The New York City Council resolution calling on New Yorkers to stop using the word “nigger” has its comical side, as observers have noted, not only because people do not choose the words they use on the basis of city council resolutions, but because the use of “nigger” is most widespread in the United States among African Americans themselves. The same black person who will quite rightly consider it a crude racial slur to be called “nigger” by a white person will use the word casually with another black person in a wide variety of contexts — sometimes as a neutral descriptive term, sometimes as an affectionate form of address, sometimes as a way of expressing contempt and sometimes with a defiant pride, as if to say, “Let the world call us what it wants; we’re not ashamed of it.” Although it has been many generations since “nigger” was ever used by American whites in anything but a pejorative sense, its use by American blacks, which goes back hundreds of years to the early period of slavery, has a wide variety of nuances.

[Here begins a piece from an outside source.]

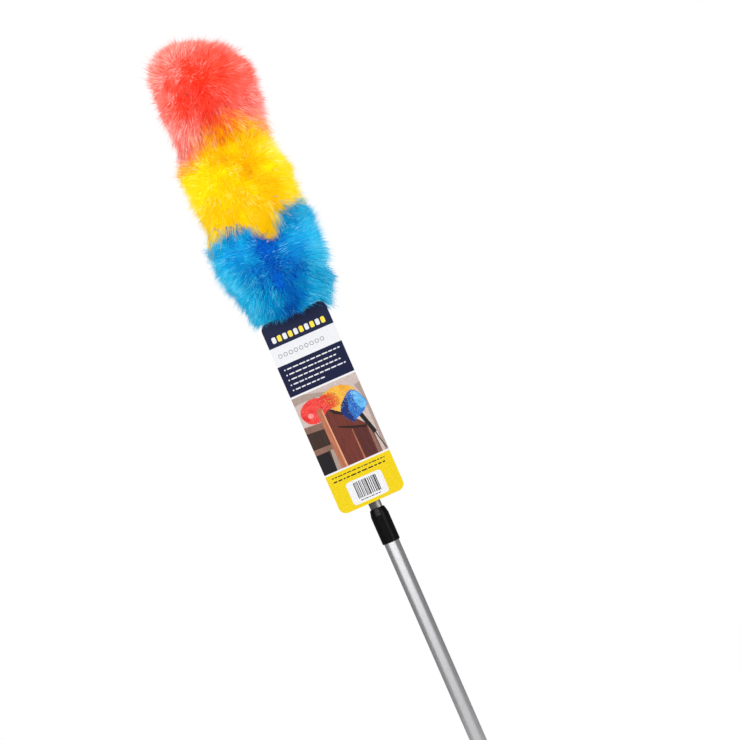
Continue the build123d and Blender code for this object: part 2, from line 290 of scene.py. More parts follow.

This is something that we English-speaking Jews should have no trouble understanding, because we have in our own linguistic history a close, if far less pervasive, parallel. This is the word “yid,” which simply means “Jew” in Yiddish but was turned into a derogatory term, such as “kike” or “sheenie,” by non-Jews at the time of the great Eastern European immigration to the United States and England in the late 19th and early 20th centuries. And yet although any Jew in the 1920s or ’30s would have fiercely resented being called a “yid” by a gentile, Jews, when speaking English, often used the term among themselves in many of the same ways that African Americans used “nigger.” The same Jew who would bristle if told by a non-Jew, “You yids are always sticking together,” could say to another Jew, “We yids need to stick together,” with a mixture of intimacy and irony that only another Jew could appreciate and understand. Uttered by Jews in this way, “yid” was shorthand for “The world may not like us, sometimes for good reasons, because we are in fact different from others and have our faults as well as our good points, but only we know who we really are, and we’re not going to let anyone else define us for ourselves.”

Although this use of “yid” has lingered on to some extent in Anglo-Jewish English — in part because “the Yids” is a popular nickname for the Tottenham Hotspurs, a London soccer team with a large contingent of Jewish fans — it has largely disappeared from American Jewish English under the influence of the word’s pejorative sense in general society. And yet it has not done so entirely, because in American Jewish English, too, “yid” is still permissible if it clearly occurs in an intra-Jewish context.

Thus, for instance, the same American Jew who no longer would feel right about saying to another Jew, “We yids need to stick together,” still might feel perfectly at ease saying, “We yidn need to stick together,” using the Yiddish plural form as a way of declaring, “I’m using the word ‘yid’ not in its American but in its Yiddish sense — and I’m using it because, unlike ‘Jew,’ it’s our own word for ourselves and conveys a sense of mutual connection and solidarity that ‘Jew’ does not.” And by the same token, although if a Jew today were to say to a second Jew about a third Jew, “He’s a clever yid,” there definitely would be something derogatory about it (the implication being that the third Jew’s cleverness is that of a “yid” in the gentile sense, — that is, of someone who tries to haggle or outsmart), the sentence “He’s a kluger yid” could be interpreted only as a genuine compliment. The logic is the same as with “yidn.” While kluger in Yiddish means the exact same thing as “clever” does in English, its adjectival coupling with “yid” indicates that the latter’s semantic context is a Yiddish and not an English one.

Of course, not all American Jews are familiar with such a form as “yidn,” let alone with Yiddish adjectives — but those who are and are most likely to use “yid” in such ways are often the Jews with the greatest Jewish identification, knowledge and pride. When we think of the African American use of “nigger,” we might keep this in mind, especially because American blacks have similar strategies for indicating to themselves that “nigger” is being used in a strictly intra-black context. One way of doing this, for example, is by using the word only when talking “black English,” so that the same African American who would not say “nigger” when speaking standard English — whether to a white person or to another African American — will have no qualms about using it in a conversation in which the grammar, vocabulary and pronunciation are clearly black.

As Jews, we have the right to insist that no one call us “yids” while also having the right to use the word among ourselves in ways with which we feel comfortable. African Americans, for whom the word “nigger” is much more central, certainly have the same right in regard to it.